What a load of rubbish. The highways have been around for decades, so how does the imposition of tolls reduce the travelling distance by 10%? Is he an incompetent moron or just a liar? And before the construction began the speed limit was 120km/h: now it's been reduced to 100km/h. It defies the laws of physics to explain how this reduces travelling time by 20%.
There is even a petition web site against the tolls roads. There are more lies on the SANRAL web site, which is hosted in the USA. It denies that the toll system is double taxation. This is technically true because it is actually multiple taxation: we pay a tax on fuel (roughly R2,47 per litre of petrol) which is supposed to cover road construction and maintenance. Then we pay a vehicle registration fee every year to be permitted to drive on the roads, and of course there is plain old income tax and VAT.

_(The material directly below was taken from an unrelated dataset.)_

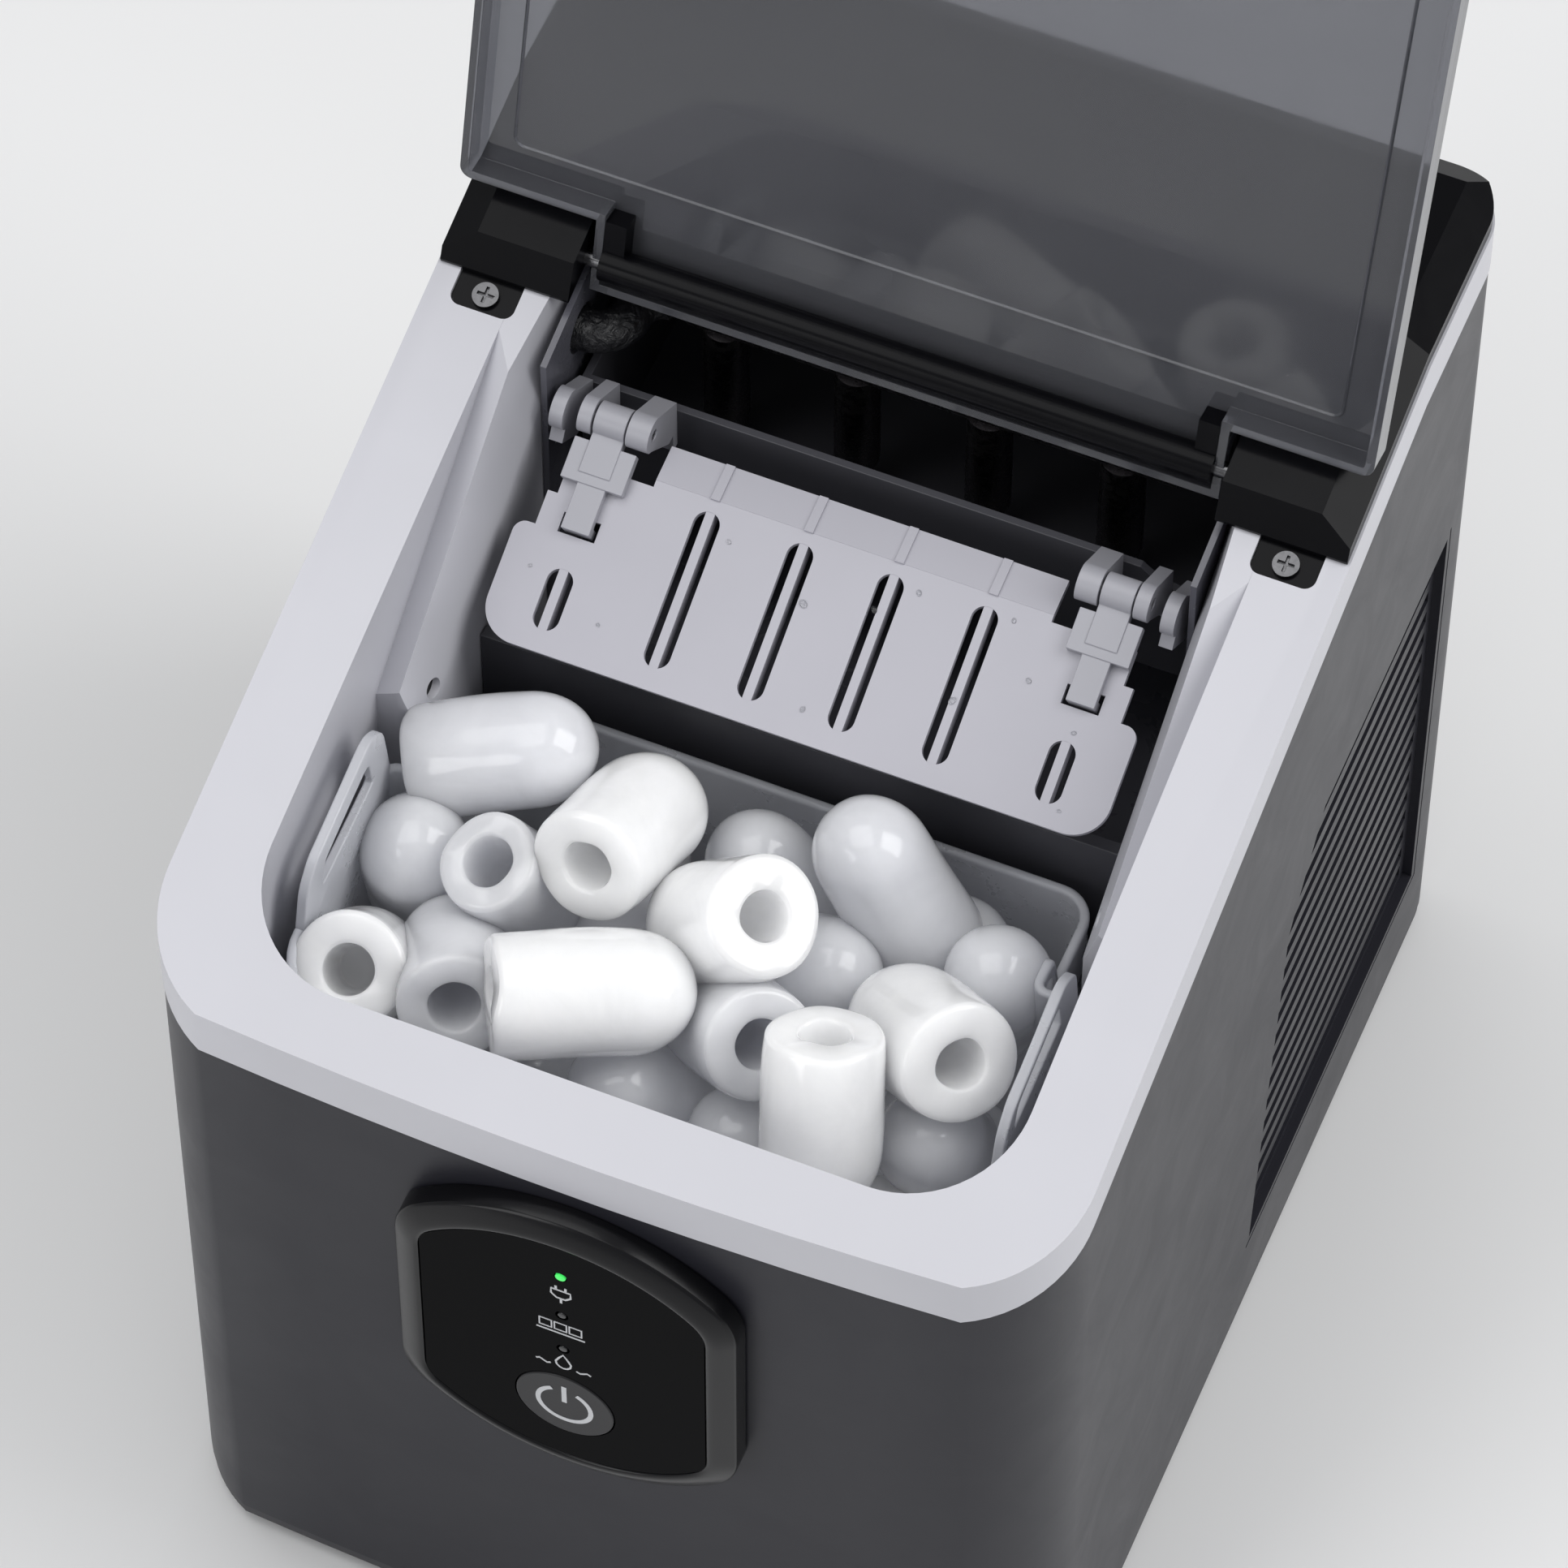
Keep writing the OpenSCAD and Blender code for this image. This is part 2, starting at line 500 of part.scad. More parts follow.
// ---------- lid ----------
module lid2(i) { rrect(hw-0.3-i,1.2+i,190.3-i,32-i,max(3-i,0.6)); translate([-77.5+i,150]) square([155-2*i,60.8-i]); }
module lid() place() color([0.35,0.37,0.40,0.6]) lidspace() difference() {
  translate([0,0,0.6]) linear_extrude(height=lid_t) lid2(0);
  translate([0,0,-1]) linear_extrude(height=1.6+lid_t-lid_wall) lid2(lid_wall);
  cx(-90,-66,lid_v,lid_w,lid_pin_r); cx(66,90,lid_v,lid_w,lid_pin_r);
}
module lid_hinge_bar() place() color(c_black) lidspace() difference() {
  union() {
    cx(-75.2,75.2,lid_v,lid_w,4.2);
    bx([-75.2,lid_v-1.6,lid_w],[75.2,lid_v+1.6,lid_t-lid_wall+0.55]);
    for (s=[-1,1]) bx([s*72.6-2.6,lid_v-13,0.8],[s*72.6+2.6,lid_v+4,lid_t-lid_wall+0.5]);
  }
  cx(-90,-66,lid_v,lid_w,lid_pin_r); cx(66,90,lid_v,lid_w,lid_pin_r);
}
module lid_hinge_pins() place() color(c_steel) lidspace() { cx(-83,-66,lid_v,lid_w,lid_pin_r); cx(66,83,lid_v,lid_w,lid_pin_r); }

// ---------- basket ----------
module bask2(i) {
  rrect(86.2-i,21+i,92-i,20-i,5-i);
  rrect(76.6-i,60,130-i,6,9-i);
}
module ice_basket() place() color([0.85,0.86,0.88,0.7]) difference() {
  intersection() {
    difference() {
      translate([0,0,128]) linear_extrude(height=130) bask2(0);
      translate([0,0,130.2]) linear_extrude(height=130) bask2(1.8);
    }
    union() {
      px(-100,100,[[0,100],[0,218],[100,218],[104,201],[160,201],[160,100]]);
      both() px(80,100,[[38,200],[44,229],[49,234],[82,241],[88,236],[92.5,200]]);
      bx([-80,104,190],[-66,121,211]);
    }
  }
  both() px(80,100,[[50,220],[52,229],[79,235],[81,222]]);
  for (x=[-60:20:60],y=[40:20:120]) cz(x,y,120,135,3);
}

// ---------- water tray ----------
module tray_section(i) polygon([[186+i,251],[186+i,213+i*0.6],[192+i*0.6,209+i],[239,209+i],[251-i,214+i*0.4],[251-i,251]]);
module water_tray() place() color([0.13,0.13,0.15]) difference() {
  union() {
    intersection() {
      translate([-77,0,0]) rotate([90,0,90]) linear_extrude(height=154) difference() { tray_section(0); tray_section(2); }
      px(-100,100,[[180,200],[180,251],[196,251],[240,238],[260,238],[260,200]]);
    }
    both() {
      translate([75,0,0]) rotate([90,0,90]) linear_extrude(height=2) polygon([[186,213],[192,209],[239,209],[251,214],[251,238],[244,262],[228,262],[196,251],[186,251]]);
      cx(75,77.4,tray_y,tray_z,9);
    }
  }
  translate([74,180,262]) rotate([-90,0,0]) cylinder(r=16,h=8.5);
  cx(-90,-70,tray_y,tray_z,tray_pin_r); cx(70,90,tray_y,tray_z,tray_pin_r);
}
pin_y = sh_y+pin_s*cos(shovel_tilt)-pin_n*sin(shovel_tilt);
pin_z = sh_z+pin_s*sin(shovel_tilt)+pin_n*cos(shovel_tilt);
module arm(x0,x1) {
  cx(x0,x1,pin_y,pin_z,4.5);
  px(x0,x1,[[pin_y-2,pin_z-4],[pin_y+2,pin_z+4],[186,254],[186,244],[181,244]]);
}
module tray_arms() place() color(c_grey) difference() {
  both() {
    arm(52.7,58.2); arm(67,70.4);
    cx(73.8,77.2,pin_y,pin_z-1,5);
    px(73.8,77.2,[[pin_y-5,pin_z-8],[pin_y+2,pin_z+3],[186,252],[186,240],[176,243]]);
    bx([52.7,183.6,238],[57,186,244.5]); bx([52.7,183.6,238],[77.2,186,243]);
  }
  cx(-72,-50,pin_y,pin_z,1.6); cx(50,72,pin_y,pin_z,1.6);
}
module tray_drive_shaft() place() color(c_steel) cx(72.5,103,tray_y,tray_z,tray_pin_r);
module tray_pivot_pin() place() color(c_steel) cx(-88,-72.5,tray_y,tray_z,tray_pin_r);
module shovel_pins() place() color(c_steel) both() cx(52.9,70.2,pin_y,pin_z,1.6);

// ---------- shovel ----------
module shovel2() {
  difference() {
    union() {
      rrect(shovel_hw,-24.5,3.6,9,3);
      translate([-72.4,0]) square([144.8,12]);
      translate([-70,10]) square([140,10.5]);
      translate([-49.2,10]) square([98.4,12.5]);
    }
    for (x=[-34.4,-11.2,11.2,34.4]) slot2(x,0,38.4,6.4);
    for (s=[-1,1]) slot2(s*62.1,-11.8,15,6.4);
    for (s=[-1,1]) translate([s*62.3-4.6,3.6]) square([9.2,4.8]);
  }
}
module ice_shovel() place() color(c_grey) shovelspace() {
  translate([0,0,-2]) linear_extrude(height=2) shovel2();
  translate([0,22.5,0]) rotate([-18,0,0]) bx([-49.2,-0.3,-2],[49.2,9.2,0]);
  for (x=[-34.4,-11.2,11.2,34.4]) {
    bx([x-1.1,-20,-4.5],[x+1.1,21,-0.1]);
    translate([0,22.5,0]) rotate([-18,0,0]) bx([x-1.1,-0.5,-2.5],[x+1.1,9.2,0.5]);
  }
  for (s=[-1,1]) bx([s*62.1-1.1,-20,-4.5],[s*62.1+1.1,-4,-0.1]);
}
module shovel_clips() place() color([0.66,0.66,0.69]) shovelspace() both() difference() {
  union() {
    cx(58.7,66.5,pin_s,pin_n,4.1);
    bx([58.7,18,0.05],[66.5,30,3.4]);
    bx([54.8,15.6,0.05],[70.2,25.6,3]);
    bx([58.9,5,0.05],[65.9,16,2.6]);
    bx([58.9,4.4,-3],[65.9,6.6,2.6]);
  }
  cx(50,75,pin_s,pin_n,1.68);
}

base_pan();
rubber_feet();
body_shell();
rear_panel();
rear_panel_screws();
side_vent_grille_right();
side_vent_grille_left();
tub_liner();
tub_insulation();
chamber_liner();
chamber_partition();
rear_top_cover();
cover_screws();
control_bezel();
control_panel();
indicator_lights();
control_board();
power_switch();
power_button();
ice_sensor_emitter();
ice_sensor_receiver();
evaporator_manifold();
evaporator_fingers();
evaporator_bracket();
feed_tube();
suction_tube();
tube_insulation();
compressor_shell();
compressor_base_plate();
compressor_grommets();
compressor_terminal_cover();
discharge_tube();
filter_drier();
hot_gas_valve();
condenser_coil();
condenser_fins();
fan_shroud();
fan_motor();
fan_blade();
water_pump();
pump_hose();
tilt_gearmotor();
main_circuit_board();
drain_port();
drain_plug();
cord_gland();
lid();
lid_hinge_bar();
lid_hinge_pins();
ice_basket();
water_tray();
tray_arms();
tray_drive_shaft();
tray_pivot_pin();
shovel_pins();
ice_shovel();
shovel_clips();
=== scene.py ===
import json
import math
import random

import bmesh
import bpy
import numpy as np
from mathutils import Euler, Matrix, Vector

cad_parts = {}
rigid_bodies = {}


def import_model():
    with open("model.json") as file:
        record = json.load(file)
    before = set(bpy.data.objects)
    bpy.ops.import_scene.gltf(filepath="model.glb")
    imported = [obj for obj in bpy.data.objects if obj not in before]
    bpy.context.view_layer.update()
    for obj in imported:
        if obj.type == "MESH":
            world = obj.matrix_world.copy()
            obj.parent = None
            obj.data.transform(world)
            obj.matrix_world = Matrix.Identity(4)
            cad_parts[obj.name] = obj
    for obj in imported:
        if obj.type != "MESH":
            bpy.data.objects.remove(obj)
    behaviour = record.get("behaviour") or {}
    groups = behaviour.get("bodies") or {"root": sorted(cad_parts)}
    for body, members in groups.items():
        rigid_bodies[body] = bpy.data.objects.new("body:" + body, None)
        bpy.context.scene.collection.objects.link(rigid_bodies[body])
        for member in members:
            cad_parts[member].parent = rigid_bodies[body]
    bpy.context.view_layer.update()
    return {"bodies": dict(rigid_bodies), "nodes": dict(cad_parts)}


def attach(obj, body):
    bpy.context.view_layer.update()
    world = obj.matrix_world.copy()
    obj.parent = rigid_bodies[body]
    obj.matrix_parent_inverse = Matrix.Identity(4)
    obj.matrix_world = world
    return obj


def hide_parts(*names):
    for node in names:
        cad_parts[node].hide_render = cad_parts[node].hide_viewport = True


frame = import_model()
NODES = frame["nodes"]
BODIES = set(frame["bodies"])
YM = 142.25  # the frame's y = 0 is this far behind the front face, in mm


def P(x, y, z):
    """A point in mm, measured from the front face and the worktop, in the frame's metres."""
    return Vector((x / 1000, (y - YM) / 1000, z / 1000))


# ------------------------------------------------------------------ materials
def new_mat(name):
    m = bpy.data.materials.new(name)
    m.use_nodes = True
    nt = m.node_tree
    b = nt.nodes["Principled BSDF"]
    return m, nt, b


def coords(nt, scale=(1, 1, 1), rot=(0, 0, 0)):
    tc = nt.nodes.new("ShaderNodeTexCoord")
    mp = nt.nodes.new("ShaderNodeMapping")
    mp.inputs["Scale"].default_value = scale
    mp.inputs["Rotation"].default_value = rot
    nt.links.new(tc.outputs["Object"], mp.inputs["Vector"])
    return mp.outputs["Vector"]


def noise(nt, vec, scale, detail=4, rough=0.55, dist=0.0):
    n = nt.nodes.new("ShaderNodeTexNoise")
    n.inputs["Scale"].default_value = scale
    n.inputs["Detail"].default_value = detail
    n.inputs["Roughness"].default_value = rough
    n.inputs["Distortion"].default_value = dist
    nt.links.new(vec, n.inputs["Vector"])
    return n.outputs["Fac"]


def ramp(nt, fac, stops):
    r = nt.nodes.new("ShaderNodeValToRGB")
    e = r.color_ramp.elements
    while len(e) < len(stops):
        e.new(0.5)
    for el, (p, c) in zip(e, stops):
        el.position = p
        el.color = (*c, 1) if len(c) == 3 else (c[0], c[0], c[0], 1)
    nt.links.new(fac, r.inputs["Fac"])
    return r.outputs["Color"]


def maprange(nt, fac, lo, hi, a=0.3, b=0.7):
    m = nt.nodes.new("ShaderNodeMapRange")
    m.inputs["From Min"].default_value = a
    m.inputs["From Max"].default_value = b
    m.inputs["To Min"].default_value = lo
    m.inputs["To Max"].default_value = hi
    nt.links.new(fac, m.inputs["Value"])
    return m.outputs["Result"]


def bump(nt, b, *layers):
    """layers are (height socket, distance in m, strength)."""
    last = None
    for h, dist, strength in layers:
        n = nt.nodes.new("ShaderNodeBump")
        n.inputs["Distance"].default_value = dist
        n.inputs["Strength"].default_value = strength
        nt.links.new(h, n.inputs["Height"])
        if last is not None:
            nt.links.new(last, n.inputs["Normal"])
        last = n.outputs["Normal"]
    nt.links.new(last, b.inputs["Normal"])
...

But all of this money is not enough for the ever-greedy gravy train, which wastes money on corrupt tenders, fancy perks for bureaucrats, and salaries for CEOs like Nazir Alli. His job is to tell the lies that would otherwise be told by the Minister of Transport. Very cosy. And this from the guy who in November 2009 presented a paper to CESA:
Ethics not part of a process; it is the framework within which business must be conducted - Nazir AlliHe also told a reporter:
Nazir Alli, CEO of SANRAL presented a paper on the ethical issues in Engineering Practice in which he asked if CESA has the courage of its conviction as well as the relevance of the organisation around ethics and fraud. Alli states that SANRAL has a duty to the public and that SANRAL’s view is that good governance is the solution with all the liabilities and accountabilities that go with it and that this is the framework in which business must be conducted. He also requested CESA to look at performance indicators in the fight against corruption. He also stated that Oil, Arms and Construction are the most corrupt industries in the world and encouraged members to make use of the SANRAL tip offs hotline.
He said, “There was a study done by the South African Chamber of Commerce which says that we were losing R15 million an hour due to congestion,” he said. “Either we do nothing or else we do something about it.”His "solution" is to redistribute the congestion (at a profit of course). Public transport is either too unreliable or too unsafe to use instead of a car. I can't see myself taking my laptop through to Midrand and back every Friday. Instead I'll have to pay an extra R75 for the privilege.
Another thought: The Luddite part of my character wants to just screw up the whole system by driving at 60-80km/h in the middle lane of the 100km/h road just to screw up everyone else's journey, including all those blue light convoys. I can't wait for the Madam and Eve cartoons about this.